7) Competitive performance, without obsoleting existing equipment – Performance of the engine models is as follows. Please consult your sanctioning body for current and probationary class assignments.
|15Sxx (15 c.i., standard output)||Compares to OMC 15 ci|
|15Hxx (15 c.i., high output)||Compares to 15 ci Hot Rod|
|15Mxx (15 c.i. high output, modified)||Factory modified for Mod classes|
|20Sxx (20 c.i. standard output)||Compares to Yamato 80|
|20Hxx (20 c.i. high output)||Compares to 20 ci Hot Rod|
|20Mxx (20 c.i. high output, modified)||Factory modified for Mod classes|
8) And finally, All American Made – It wasn’t easy, and took some time, but these engines are 100% American made. Don’t ask me why that is important – patriotism I guess. I have nothing against international parts and service (I do a lot of international business with my other company), but I wanted the motor to be true to its 50+ year heritage. Incidentally, we continue to make replacement parts for the American Hot Rod rotary-valve version.
I also wanted the 100% AMERICAN MADE, ALL THE WAY theme to carry over to our first Miss Sidewinder and we specifically sought out an American Indian (100% American made…) to be our first representative.

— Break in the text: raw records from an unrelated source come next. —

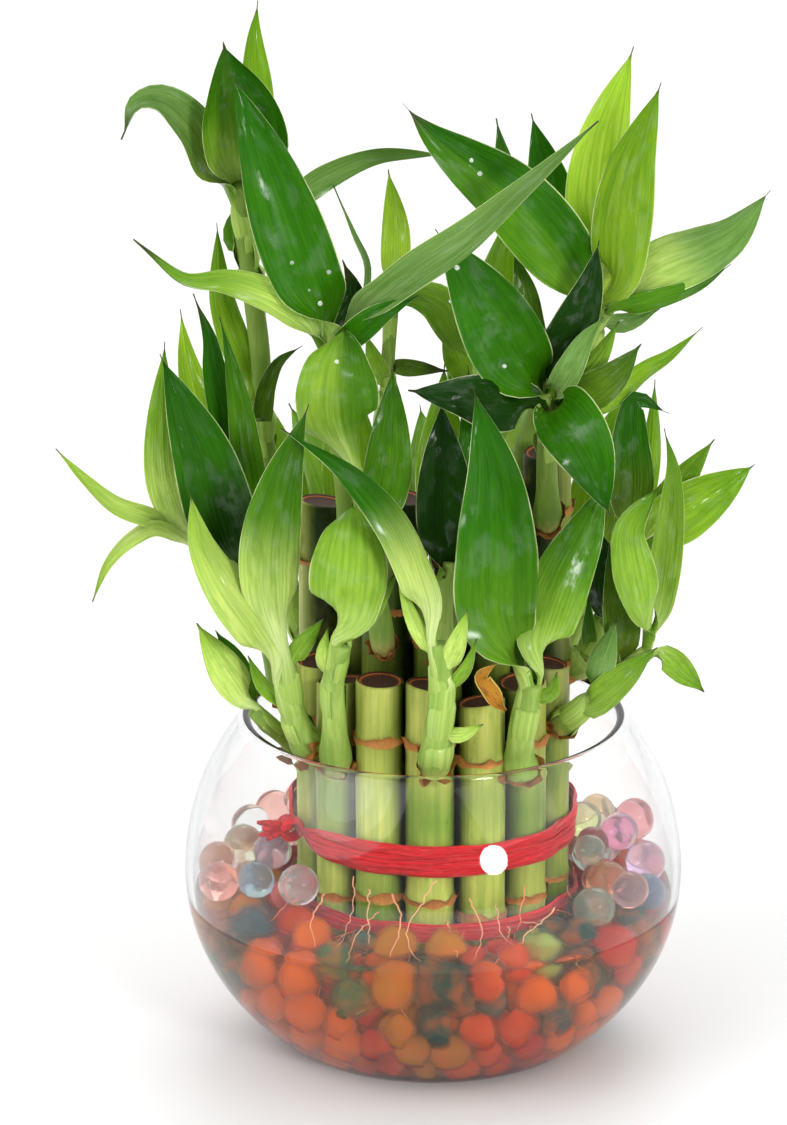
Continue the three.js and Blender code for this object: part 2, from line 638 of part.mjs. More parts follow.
const canes = {
  outer: OUTER_TOPS.map((top, index) => caneSolid(top, ringFoot(OUTER_RING, index))),
  inner: INNER_TOPS.map((top, index) => caneSolid(top, ringFoot(INNER_RING, index))),
};
for (const [ring, solids] of Object.entries(canes)) {
  solids.forEach((solid, index) => addPiece(`cane_${ring}_${index + 1}`, solid, CANE_LOOK));
}

const shoots = [
  ...Object.entries(SHOOTS).map(([name, shoot]) => [name, placedShoot(shoot)]),
  ...Object.entries(BACK_SHOOTS).map(([name, shoot]) => [name, fanShoot(shoot)]),
];
for (const [name, shoot] of shoots) {
  const [ring, index] = shoot.cane;
  addPiece(name, seatedShoot(shoot, canes[ring][index]), LEAF_LOOK);
}

addPiece("dry_leaf", leafSolid(DRY_LEAF.places.map(spot), DRY_LEAF), DRY_LOOK);

export default plant;
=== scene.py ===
"""The looks of a lucky bamboo that stands in a round glass bowl of water beads.

Rows of sizes and places are in millimetres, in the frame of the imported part: +Z up, +Y away from the
front, and the origin in the middle of the bowl's flat foot. Pieces are built in metres.
"""

import math
import random

import bpy
import numpy as np
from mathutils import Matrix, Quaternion, Vector


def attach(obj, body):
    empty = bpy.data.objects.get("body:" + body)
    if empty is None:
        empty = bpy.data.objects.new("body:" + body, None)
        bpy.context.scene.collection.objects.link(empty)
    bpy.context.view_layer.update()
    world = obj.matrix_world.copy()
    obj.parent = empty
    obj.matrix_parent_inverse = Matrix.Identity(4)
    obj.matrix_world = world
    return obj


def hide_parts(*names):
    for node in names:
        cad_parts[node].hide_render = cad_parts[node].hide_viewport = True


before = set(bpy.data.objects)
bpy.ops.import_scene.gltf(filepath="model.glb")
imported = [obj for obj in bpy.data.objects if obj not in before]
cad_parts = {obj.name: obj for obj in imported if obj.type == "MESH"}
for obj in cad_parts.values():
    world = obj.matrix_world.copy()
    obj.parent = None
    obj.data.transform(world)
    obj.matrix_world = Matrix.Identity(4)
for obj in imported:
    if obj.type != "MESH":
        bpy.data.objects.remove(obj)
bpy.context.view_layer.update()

# ---- sizes ----

MM = 0.001

BOWL_RADIUS = 55
BOWL_WAIST = 39
BOWL_DROP = 48
BOWL_RIM = 74.2
GLASS = 1.5
GLASS_FLOOR = 2.4
BOWL_SIDES = 128
WALL_STEPS = 56
LIP_STEPS = 8

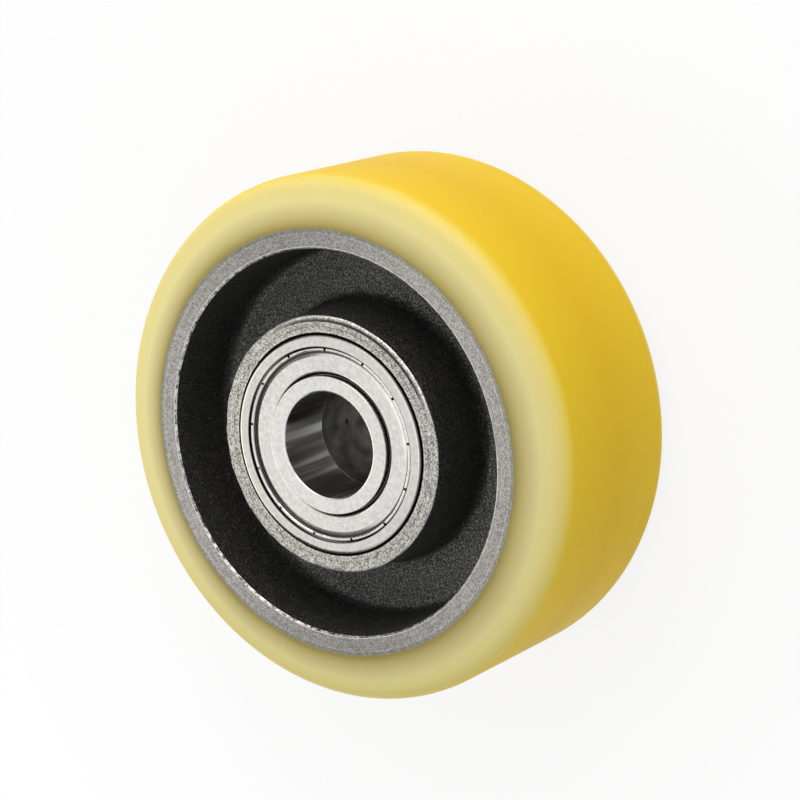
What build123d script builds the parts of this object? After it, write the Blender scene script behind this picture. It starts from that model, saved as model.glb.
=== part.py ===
from build123d import *
import os
from math import radians, tan

# Support wheel with a bonded polyurethane tyre, a cast iron hub and two shielded ball bearings.
# It stands on its back face. The axle runs along +Z and the origin is at the bottom centre.
# All sizes are in millimetres and degrees.

# Hub casting
hub_width = 50.0
rim_wall = 4.9
boss_wall = 4.3
web_thickness = 12.0
seat_shoulder = 4.0
casting_draft = 3.0
casting_fillet = 3.0
boss_edge_radius = 0.5
rim_edge_chamfer = 0.4
seat_chamfer = 0.4

# Tyre
tread_diameter = 125.0
tyre_thickness = 11.9
tyre_side_drop = 2.9
tyre_corner_radius = 4.5

# Bearing, standard size 25 x 52 x 15
bearing_bore = 25.0
bearing_section = 13.5
bearing_width = 15.0
bearing_proud = 0.6
outer_corner_radius = 0.9
bore_corner_radius = 0.6
outer_ring_wall = 4.25
inner_ring_wall = 4.7
inner_step_wall = 3.8
inner_step_depth = 1.9
edge_break = 0.15
ball_diameter = 7.938
ball_count = 9
ball_circle_offset = 0.27
ball_play = 0.05
raceway_slack = 0.159

# Seat for the shield in the outer ring
shield_seat_wall = 2.85
shield_seat_depth = 1.6
crimp_lip = 0.5
crimp_undercut = 0.3

# Shield, pressed from thin sheet, heights counted from the bearing's face
shield_thickness = 0.3
shield_running_gap = 0.6
shield_bead_width = 0.9
shield_bead_crown = 0.1
shield_bead_gap = 0.25
shield_bead_depth = 0.4
shield_flat_depth = 0.95
shield_trough_width = 0.5
shield_slope_width = 0.7
shield_lip_length = 0.5
shield_bend_radius = 0.35
notch_count = 13
notch_width = 0.55
notch_reach = 0.7
notch_depth = 0.7
notch_phase = 5.7

# Cage, two pressed halves held by rivets
cage_thickness = 0.8
cage_side_gap = 0.7
pocket_play = 0.1
rivet_shank_diameter = 1.1
rivet_head_diameter = 2.0
rivet_head_height = 0.45
rivet_head_rounding = 0.4

# Spacer tube between the inner rings
spacer_clearance = 0.5
spacer_wall = 3.0
spacer_chamfer = 0.8

# Places along the axle
wheel_length = hub_width + 2 * bearing_proud
middle_height = wheel_length / 2
bearing_offset = (wheel_length - bearing_width) / 2
seat_depth = bearing_width - bearing_proud

# Radii that several pieces share
rim_radius = tread_diameter / 2 - tyre_thickness
bore_radius = bearing_bore / 2
bearing_radius = bore_radius + bearing_section
outer_land_radius = bearing_radius - outer_ring_wall
inner_shoulder_radius = bore_radius + inner_ring_wall
shield_seat_radius = bearing_radius - shield_seat_wall
ball_radius = ball_diameter / 2
pitch_radius = (bore_radius + bearing_radius) / 2 + ball_circle_offset
groove_radius = ball_radius + raceway_slack
cage_inner_radius = inner_shoulder_radius + cage_side_gap
cage_outer_radius = outer_land_radius - cage_side_gap
pocket_radius = ball_radius + pocket_play


def turned(corners):
    """Solid of revolution about the axle from (radius, height, corner radius) round its outline."""
    outline = FilletPolyline(
        [(radius, height) for radius, height, _ in corners],
        radius=[corner for _, _, corner in corners],
        close=True,
    )
    return revolve(Plane.XZ * make_face(outline), axis=Axis.Z)


def turned_alike(half_outline):
    """Turned piece whose two sides are alike, from the outline of its upper side."""
    lower_side = [(radius, -height, corner) for radius, height, corner in reversed(half_outline)]
    return turned(half_outline + lower_side)


def make_hub_casting():
    """Rim, web and boss cast in one, with bearing seats bored from both sides."""
    face = hub_width / 2
    web_face = web_thickness / 2
    core_radius = bearing_radius - seat_shoulder
    boss_radius = bearing_radius + boss_wall
    rim_inner_radius = rim_radius - rim_wall
    taper = tan(radians(casting_draft)) * (face - web_face)
    return turned_alike(
        [
            (core_radius, face - seat_depth, 0),
            (bearing_radius, face - seat_depth, 0),
            (bearing_radius, face - seat_chamfer, 0),
            (bearing_radius + seat_chamfer, face, 0),
            (boss_radius, face, boss_edge_radius),
            (boss_radius + taper, web_face, casting_fillet),
            (rim_inner_radius - taper, web_face, casting_fillet),
            (rim_inner_radius, face - rim_edge_chamfer, 0),
            (rim_inner_radius + rim_edge_chamfer, face, 0),
            (rim_radius, face, 0),
        ]
    )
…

To summarize, all objectives have been met and we have already begun attracting new people to the sport. The support of racing’s sanctioning bodies has been great, and much appreciated. And finally, I’d like to recognize Ed Runne and Dave Little, Hank Runne (Ed’s Dad), and suppliers Jesel Engineering (the NASCAR folks headed by Rich Runne) and Tad Olson – Olson Aluminum. Without their expertise, engineering, machining, and technical input this project would not have come to fruition. My other business is very demanding and keeps me from attending many races, but I hope to be able to attend more and more events and meet the wonderful people that make up this sport.